Lalu pada tahap berikutnya, keduanya bertemu dan saling bekerja sama, serta
saling mempengaruhi.
Pikiran dan
bahasa, menurut Vygotsky tidak dipotong dari satu pola. Struktur ucapan tidak
hanya mencerminkan, tetapi juga mengubahnya setelah pikiran berubah menjadi
ucapan. Karena itulah, bahasa tidak dapat dipakai oleh pikiran seperti memakai
baju yang sudah siap. Pikiran tidak hanya mencari ekspresinya dalam ucapan,
tetapi juga mendapatkan realitas dan bentuknya dalam ucapan itu. Pada tahap
lebih lanjut, yakni dalam perkembangan pikiran dan ucapan itu, tata bahasa
selalu mendahului logika (pemikiran).[8]
Dari ketiga kategori keterkaitan bahasa
dan fikiran di atas, kami penyususn makalah lebih setuju dengan kategori yang
ke tiga, karena keterkaitan tersebut masih bersifat relatif, kadang manusia
berfikir dahulu sebelum mengeluarkan kata-kata atau bahasa, dan kadang manusia
mengungkapkan bahasa dahulu kemudian berfikir.
BAB III
PENUTUP
A.
Kesimpulan
Bahasa
artinya system lambang bunyi yang arbitrer, yang dipergunakan oleh anggota
masyarakat untuk bekerja sama, beriteraksi dan mengidentifikasi diri. Bahasa
juga diartikan sebagai rangkaian bunyi yang mempunyai makna tertentu.
Sedangkan
pikiran berasal dari kata dasar pikir. Pikir artinya akal budi, ingatan,
angan-angan, kata dalam hati, kemudian mendapat tambahan-an menjadi kata
pikiran.
Terdapat
beberapa pengelompokan keterkaitan bahasa berdasarkan uraian para ahli, yaitu:
a.
Bahasa
Mempengaruhi Pikiran
b.
Pikiran
Mempengaruhi Bahasa
c.
Bahasa dan
Pikiran Saling Mempengaruhi.
B.
Saran
Sebagai individu yang merupakan
makhluk sosial kita harus bisa menggunakan pikiran dalam berbahasa karena
sesungguhnya ukuran seorang manusia dilihat dari kemampuannya dalam berpikir.

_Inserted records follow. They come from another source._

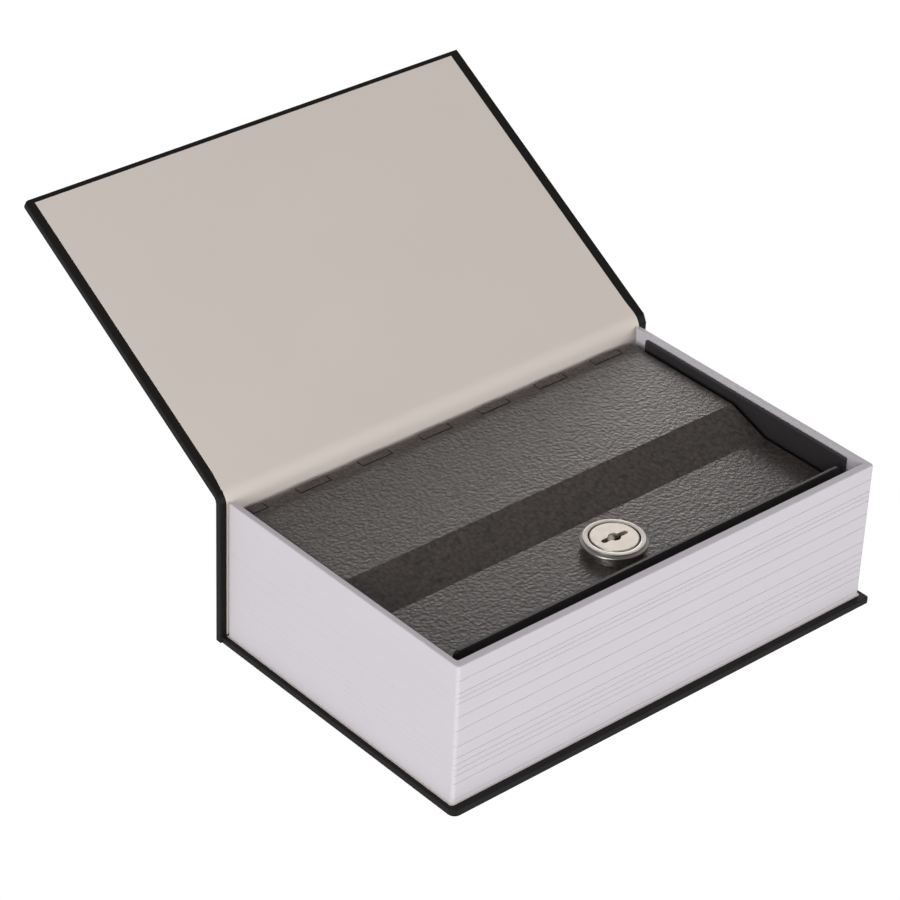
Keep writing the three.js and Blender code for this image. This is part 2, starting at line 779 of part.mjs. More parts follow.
buildCase();
buildJointCloth();
buildLiner();
buildPageBlock();
buildBoxBody();
buildHingePin();
buildRivets();
buildUpperCover();
buildLidAssembly();

export default book;
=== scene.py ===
"""A book safe: a black dummy book whose ribbed page tray holds a steel box with a stepped lid and a lock.

Lengths are millimetres unless a name says otherwise. +X runs along the book's height, +Y points to the
spine and +Z points up. Places come from the construction model's nodes and joints. NEAR is the distance
under which two places count as one, OVER is how far a cutting tool runs past what it cuts, and SHARP is
the angle in radians past which an edge counts as sharp.
"""
import json
import logging
import math
from dataclasses import dataclass, field
from enum import Enum
from typing import Callable, Iterable, Sequence

import bmesh
import bpy
from bmesh.types import BMEdge, BMesh
from mathutils import Matrix, Vector


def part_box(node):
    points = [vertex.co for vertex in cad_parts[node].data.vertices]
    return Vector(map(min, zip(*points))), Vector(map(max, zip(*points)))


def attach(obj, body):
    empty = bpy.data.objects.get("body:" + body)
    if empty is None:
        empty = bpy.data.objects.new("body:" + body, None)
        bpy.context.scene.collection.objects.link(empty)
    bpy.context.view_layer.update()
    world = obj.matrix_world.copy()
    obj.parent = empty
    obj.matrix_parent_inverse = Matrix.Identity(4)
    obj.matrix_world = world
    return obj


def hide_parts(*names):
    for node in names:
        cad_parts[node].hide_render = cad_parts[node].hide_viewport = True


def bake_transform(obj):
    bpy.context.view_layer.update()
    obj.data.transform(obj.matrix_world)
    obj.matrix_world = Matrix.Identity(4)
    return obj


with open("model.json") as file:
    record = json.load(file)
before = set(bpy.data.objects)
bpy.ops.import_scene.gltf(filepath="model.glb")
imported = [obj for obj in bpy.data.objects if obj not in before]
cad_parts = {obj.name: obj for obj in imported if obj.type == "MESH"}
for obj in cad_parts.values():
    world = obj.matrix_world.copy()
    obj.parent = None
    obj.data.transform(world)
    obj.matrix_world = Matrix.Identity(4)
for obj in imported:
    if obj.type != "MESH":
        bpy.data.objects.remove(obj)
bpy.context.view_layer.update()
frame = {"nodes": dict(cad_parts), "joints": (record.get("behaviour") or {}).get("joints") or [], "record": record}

LOG = logging.getLogger("book_safe")
MM = 0.001
NEAR = 0.01
OVER = 1.0
SHARP = 1.0


class Body(Enum):
    """Bodies of the construction model that pieces ride on."""

    CASE = "case"
    COVER = "upper_cover"
    LID = "lid"
    PLUG = "plug"


class Slot(Enum):
    """Material slots of the record."""

    COVER_PAPER = "cover_paper"
    GREY_BOARD = "grey_board"
    ENDPAPER = "endpaper"
    PAGE_PLASTIC = "page_plastic"
    BOX_PAINT = "box_paint"
    HAMMERED_PAINT = "hammered_paint"
    CHROME_RING = "chrome_ring"
    SATIN_FACE = "satin_face"
    LOCK_BRASS = "lock_brass"
    ZINC_STEEL = "zinc_steel"


class Cut(Enum):
    """Ways in which one solid works on another."""

    AWAY = "DIFFERENCE"
    JOIN = "UNION"
    MEET = "INTERSECT"


# Places taken from the construction model


def span(node: str) -> tuple[Vector, Vector]:
    """Gives the lowest and highest corner of a construction node.

    Args:
        node: name of the node.

    Returns:
        The two corners in millimetres.
    """
    low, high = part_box(node)
    return low / MM, high / MM


def joint(name: str) -> dict:
    """Gives the construction model's joint of that name."""
    return next(j for j in frame["joints"] if j["name"] == name)


def pivot(name: str) -> Vector:
    """Gives the point that a hinge turns about, in millimetres."""
    return Vector(joint(name)["pos_m"]) / MM


def merged_copy(node: str) -> BMesh:
    """Copies a construction node's mesh and merges its loose triangles.

    Args:
        node: name of the node.

    Returns:
        The closed solid, in millimetres.
    """
    shape = bmesh.new()
    shape.from_mesh(frame["nodes"][node].data)
    bmesh.ops.scale(shape, vec=Vector((1 / MM, 1 / MM, 1 / MM)), verts=shape.verts[:])
    bmesh.ops.remove_doubles(shape, verts=shape.verts[:], dist=NEAR / 5)
    return shape


# Shapes


def prism(outline: Sequence[Vector], push: Vector) -> BMesh:
    """Pushes a flat outline into a solid.

    Args:
        outline: corners of the flat outline, in order.
        push: direction and length of the push.

    Returns:
        The closed solid.
    """
    shape = bmesh.new()
    face = shape.faces.new([shape.verts.new(point) for point in outline])
    pushed = bmesh.ops.extrude_face_region(shape, geom=[face], use_keep_orig=True)
    moved = [item for item in pushed["geom"] if isinstance(item, bmesh.types.BMVert)]
    bmesh.ops.translate(shape, vec=push, verts=moved)
    bmesh.ops.recalc_face_normals(shape, faces=shape.faces[:])
    return shape


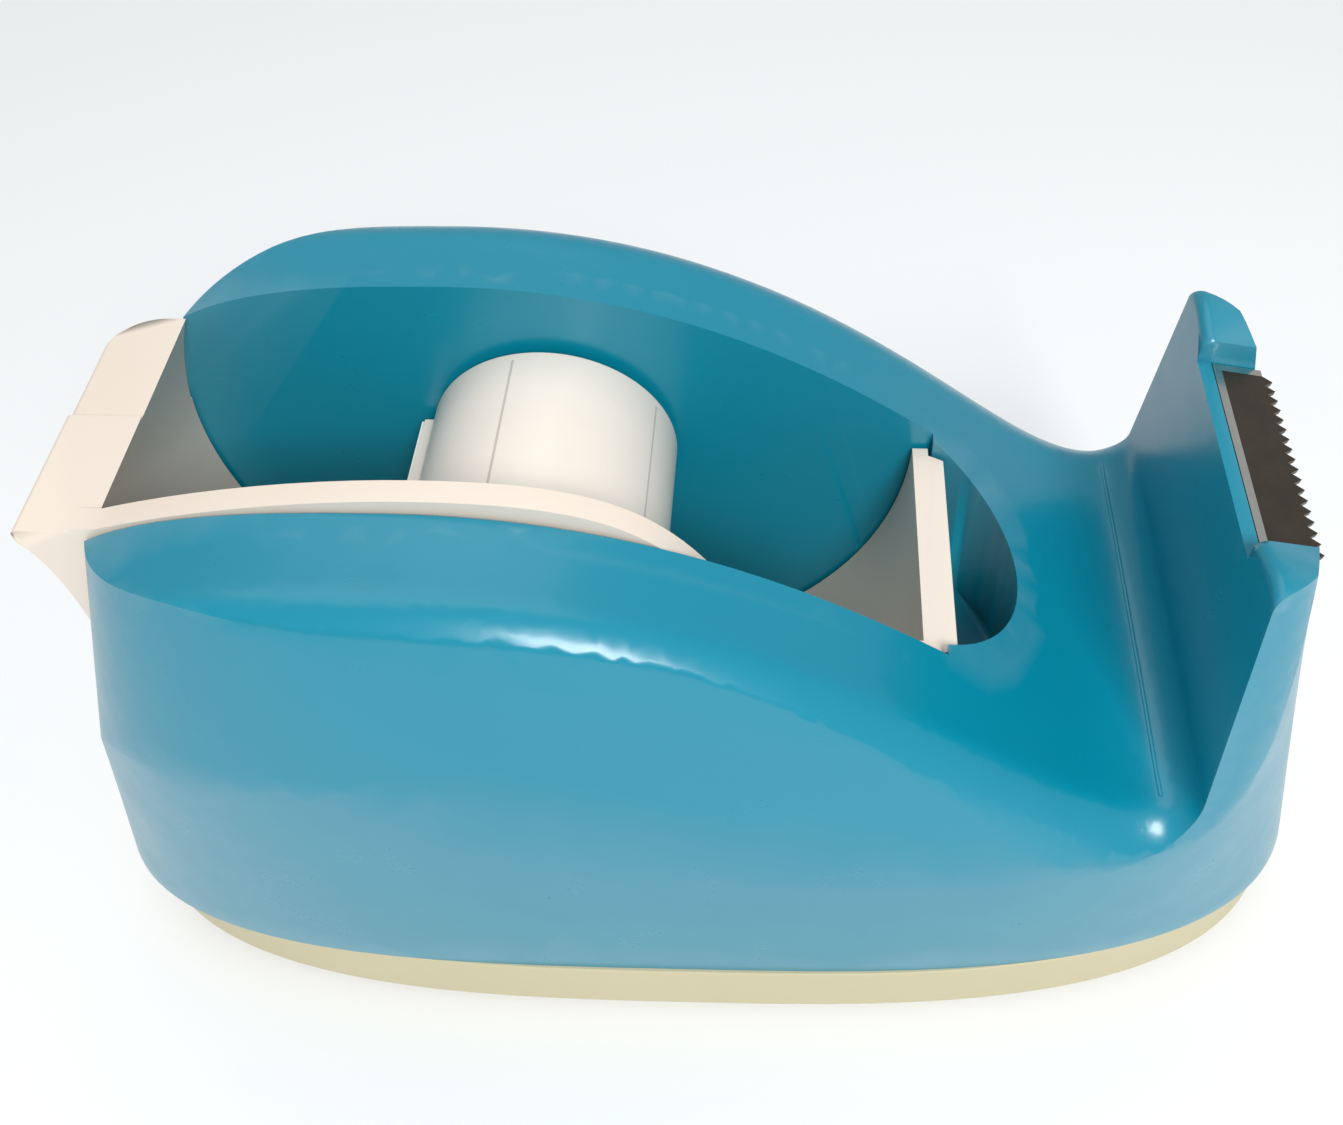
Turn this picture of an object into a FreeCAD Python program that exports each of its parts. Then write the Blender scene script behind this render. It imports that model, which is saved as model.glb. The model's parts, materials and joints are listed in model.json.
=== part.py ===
import FreeCAD, Part
import math
import os

# Desk tape dispenser with a lift-out cradle, in millimetres.
# Frame: origin on the table under the middle of the body, +X towards the cutter,
# +Y away from the cradle's side wall, +Z up.

# ---- driving dimensions ------------------------------------------------------

BODY_LENGTH = 134.8        # at the parting line between shell and base
BODY_WIDTH = 58.2          # at the widest line of the flanks
CREST_HEIGHT = 68.2        # top of the hump above the table
SADDLE_HEIGHT = 37.4       # lowest line of the top, behind the nose
PARTING_HEIGHT = 10.0       # where the shell meets the base
WALL = 2.0                 # shell wall
OUTLINE_POWER = 3.4        # squareness of the plan outline at the rear
FRONT_LOW_POWER = 2.9      # the same at the front
FRONT_POWER = 6.5          # both grow squarer towards the top
REAR_POWER = 4.3
FRONT_LEAN = 14.4          # degrees, front face from vertical
REAR_LEAN = 14.2           # degrees, rear face from vertical
FLANK_DRAFT = 11.6         # degrees, upper flanks from vertical
CREASE_HEIGHT = 50.5       # flank crease above the table at the rear
CREASE_DROP = 3.4          # how far the upper flanks close in towards the front
REAR_CREASE_HEIGHT = 22.2  # where the crease runs round the rear
REAR_TUCK = 4.3            # degrees more lean above it
SHOULDER_REACH = 8.0       # width of the rounding between top and flanks
SHOULDER_FALL = 18.0       # its depth
CROWN = 0.5                # gentle fall across the top lands

HUB_FROM_REAR = 52.2       # hub axis from the rear end at the parting line
HUB_HEIGHT = 48.5          # hub axis above the table
CORE_RADIUS = 12.5         # 25 mm tape core
TAPE_WIDTH = 24.0          # widest tape
TROUGH_RADIUS = 37.0       # clears a full roll
CRADLE_WALL = 1.6
SIDE_WALL = 2.3            # cradle's side wall
SIDE_RISE = 0.9            # it stands this far above the crest
TAB_REACH = 40.2           # tab's outer edge from the hub axis
TAB_THICKNESS = 1.6
TAB_HEIGHT = 16.0          # tab top above the hub axis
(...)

Berpikir tidak bisa dipisahkan dari aktivitas berbahasa. Oleh karena itu, dalam
menggunakan bahasa marilah kita berpikir secara logis dan sistematis agar
tercipta komunikasi yang tepat dan tidak salah interpretasi.
Mari kita gunakan pemahaman mengenai
konsep berpikir dan berbahasa dalam kehidupan kita sehari-hari agar dapat
menjadi manusia yang berpikir, berbahasa, dan berbudaya.